Not to mention major goldsmiths, carpenters, potters. Their works turn up on treasure hunts through small country churches, monasteries, magnificent cathedrals, in places like Sulmona, Chieti, Atri, Teramo, Tagliacozzo, Penne, Giulianova, Città Sant’Angelo, Ortona, Guardiagrele, Lanciano, Vasto, and other centers.
Once in Pescara you find yourself in the “jewel of the Adriatic,” a lively, dynamic city that trades freely with towns and cities on the Balkan coast.

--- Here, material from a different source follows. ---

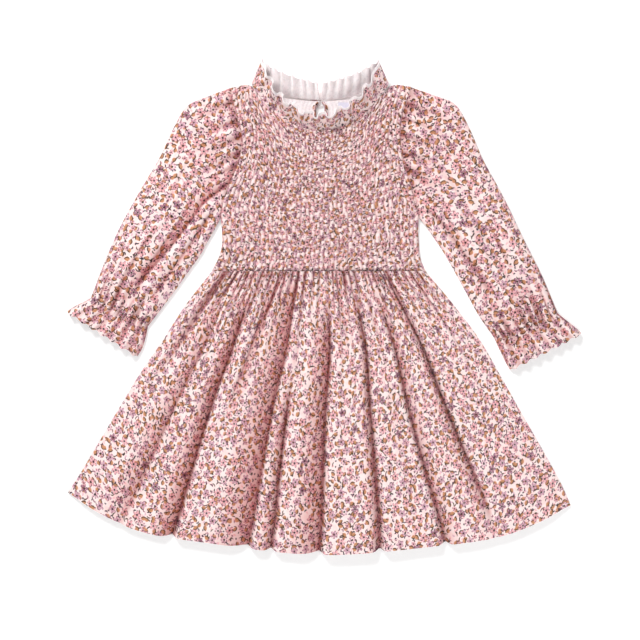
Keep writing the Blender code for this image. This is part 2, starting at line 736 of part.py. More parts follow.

As a transport hub, it serves a large commercial and industrial area that stretches as far as Chieti, a beautiful ancient city that, like Pescara, has a good university.
The strip of hills in Abruzzo is dominated by a series of orderly vineyards; the region produces excellent wines that compete at top levels around the world. Wine is one strong suit of the region. Others are oil, pasta, salami, and traditional sweets. Abruzzese cuisine revolves around excellent, grass-fed meat as well as tasty legumes and vegetables. Land around Fucino Lake is farmed.
The region’s long tradition of great cooking owes a debt of thanks to the famous cooking school at the Villa Santa Maria. Excellent places to taste Abruzzo cuisine can be found in the city of Teramo and in the countryside. Get going, Abruzzo’s waiting for you!